The Charlotte Hornets named Kon Knueppel their Hornets season MVP for 2025-26, and on pure numbers, the case writes itself. However, LaMelo Ball presented a legitimate case that he deserved such a distinction. The Hornets’ season MVP debate between Kon Knueppel and LaMelo Ball, however, goes beyond the award itself and raises a bigger question about what truly drove this team’s turnaround.
Kon Knueppel Is Hornets MVP, But LaMelo Ball Carried The Team
What Knueppel produced as a rookie this season sits in a category occupied by almost nobody. Yet when you look at what actually drove Charlotte’s extraordinary turnaround from 11-22 to a play-in berth, one question surfaces naturally: Is this the right call?
What Knueppel Did And Why It Is Genuinely Special
Knueppel finished his rookie season with 273 made three-pointers. He became the first rookie in NBA history to lead the entire NBA in three-pointers made. That is not a franchise record or a rookie record, though he broke both of those, too. That is the whole league. Every player, every team, every season.

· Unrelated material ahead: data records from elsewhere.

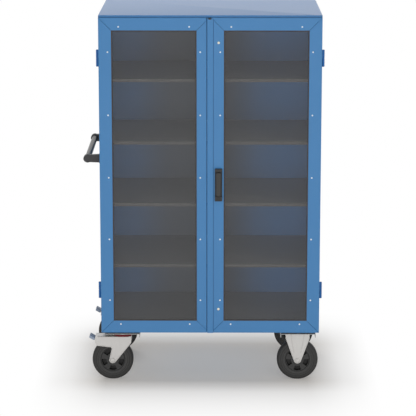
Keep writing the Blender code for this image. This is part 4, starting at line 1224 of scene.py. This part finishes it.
# Castor forks
# Pressed from thick sheet: two tapering legs with rolled edges, joined over the wheel. The left pair swivel.
# The right pair are fixed and one with their plate, with two pressed ribs on each leg and a riveted axle.
fork_sheet = 0.004
fork_end_radius = 0.0165
fork_round = 0.0010
bead_radius = 0.0026
bead_spacing = 0.004
rolled_in, rolled_centre_share = 0.03, 1.5
hood_share, hood_low_share = 1.88, 1.75
waist_shares = ((0.5, 1.66), (0.14, 1.58))
crown_gap = 0.0003
crown_corner, crown_edge = 0.012, 0.0012
fixed_leg_half_length = 0.058
fixed_leg_half_width = 0.0286
crown_drop = 0.026
rib_radius, rib_spacing = 0.00208, 0.006
rib_top, rib_bend, rib_foot = (-0.031, -0.006), (-0.030, -0.034), (-0.016, 0.036)
axle_radius = 0.006
axle_nut_across = 0.018
rivet_height = 0.0058


def circle_arc(centre, radius, first, last, steps):
    """Points along an arc between two angles in degrees."""
    angles = np.radians(np.linspace(first, last, steps + 1))
    return np.stack([centre[0] + radius * np.cos(angles), centre[1] + radius * np.sin(angles)], axis=-1)


def bead_along(path, y, radius):
    """A round bead carried along an open path of X and Z: a circle across its direction at every point."""
    side, deep = superellipse(2, 8) * radius
    normal = path_normals(path)
    x, z = (path[:, [i]] + normal[:, [i]] * side for i in (0, 1))
    return ring_shell(placed(x, z, y + deep, "Y"))


def even_path(points, spacing):
    """The same path with points at an even spacing along its length."""
    points = np.asarray(points, dtype=float)
    length = np.concatenate([[0], np.cumsum(np.linalg.norm(np.diff(points, axis=0), axis=1))])
    stations = np.linspace(0, length[-1], max(int(length[-1] / spacing), 2) + 1)
    return np.stack([np.interp(stations, length, points[:, i]) for i in (0, 1)], axis=-1)


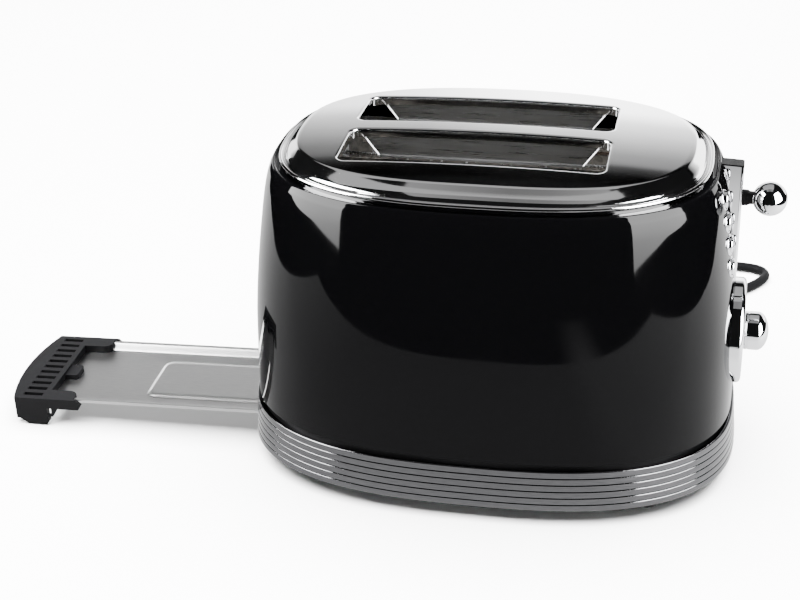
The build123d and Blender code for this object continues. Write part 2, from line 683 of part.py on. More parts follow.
def dial_knob():
    """Bullet-shaped browning knob, bored for its shaft."""
    rise = KNOB_END_X - KNOB_STRAIGHT_X
    outline = [Line((KNOB_START_X, 0), (KNOB_START_X, KNOB_RADIUS)),
               Line((KNOB_START_X, KNOB_RADIUS), (KNOB_STRAIGHT_X, KNOB_RADIUS)),
               EllipticalCenterArc((KNOB_STRAIGHT_X, 0), rise, KNOB_RADIUS, start_angle=0, arc_size=90),
               Line((KNOB_END_X, 0), (KNOB_START_X, 0))]
    knob = revolve(make_face(Wire(outline)), Axis.X)
    knob = Pos(0, 0, DIAL_Z) * knob
    return knob - rod_x((KNOB_START_X - 1, KNOB_STRAIGHT_X), 0, DIAL_Z, SHAFT_RADIUS)


def tray_section(x_low, x_high):
    """The tray's folded sheet: floor, sloping sides and narrow rims, between two x limits."""
    floor = TRAY_RIM_Z - TRAY_DEPTH
    t = TRAY_SHEET
    half = [(TRAY_FLOOR_HALF, floor), (TRAY_FLOOR_HALF + 3.1, TRAY_RIM_Z), (TRAY_HALF, TRAY_RIM_Z),
            (TRAY_HALF, TRAY_RIM_Z - t), (TRAY_FLOOR_HALF + 3.9, TRAY_RIM_Z - t),
            (TRAY_FLOOR_HALF + 0.8, floor - t)]
    points = half + [(-y, z) for y, z in reversed(half)]
    outline = make_face(Polyline(*[(0, y, z) for y, z in points], close=True))
    return Pos(x_low, 0, 0) * extrude(outline, amount=x_high - x_low, dir=(1, 0, 0))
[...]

Furthermore, he shot 42.5% from three on 7.9 attempts per game, finishing ninth in the NBA in three-point percentage. Only two other rookies in NBA history have averaged at least 15 points, five rebounds, and shot 40% from three in the same season: Larry Bird and Paul Pierce. Knueppel joins them. That is not a modest company.
Across 81 games, Knueppel posted 18.6 points, 5.3 rebounds, and 3.4 assists on 47.7% shooting from the field. Furthermore, his on-off differential sits at plus 3.8. Charlotte went into the play-in as a team that simply does not function the same way without his presence on the floor. Choosing him as team MVP also carries a deliberate external purpose. With the Rookie of the Year race against Cooper Flagg still officially undecided, this award sends a message to voters: Charlotte believes in their rookie’s body of work.
The Case For Ball
Ball’s plus 5.8 on-off differential leads Knueppel’s plus 3.8 by a meaningful margin. The Hornets went 41-31 in the 72 games Ball played, a winning percentage that would place them fifth in the East over a full season. Ball averaged 7.1 assists per game against 2.8 turnovers this season. He orchestrated an offence that ranked among the NBA’s best in the second half of the season. He scored 20.1 points per game while shouldering the entire playmaking load. Every offensive sequence ran through him. Every switch, every mismatch, every open three Knueppel attempted, most of them existed because Ball created the defensive attention that generated them.
Early in the season, before Coby White arrived mid-season to provide secondary ball-handling, the Hornets’ offence visibly lost its shape whenever Ball rested. That pattern highlighted something important: Charlotte’s attack was built around one engine. When that engine ran, the team was elite.
Ball provided the gravity. Knueppel provided the explosion. That distinction matters when deciding who carried this team.
Both Are Right, For Different Reasons
Giving Knueppel the MVP award is not wrong. His season was historic, and his consistency across 81 games, which is more appearances than Ball managed, demonstrated exactly the reliability a team-voted award should recognize.
However, understanding the full picture means acknowledging that Ball’s 272 three-pointers, 7.1 assists, and franchise-level importance gave Knueppel the platform to make history on.
They needed each other. Charlotte was built on that partnership, and both players should carry the credit for what this season became. Now they turn their attention to an exciting postseason matchup with the Miami Heat in the Play-In Tournament.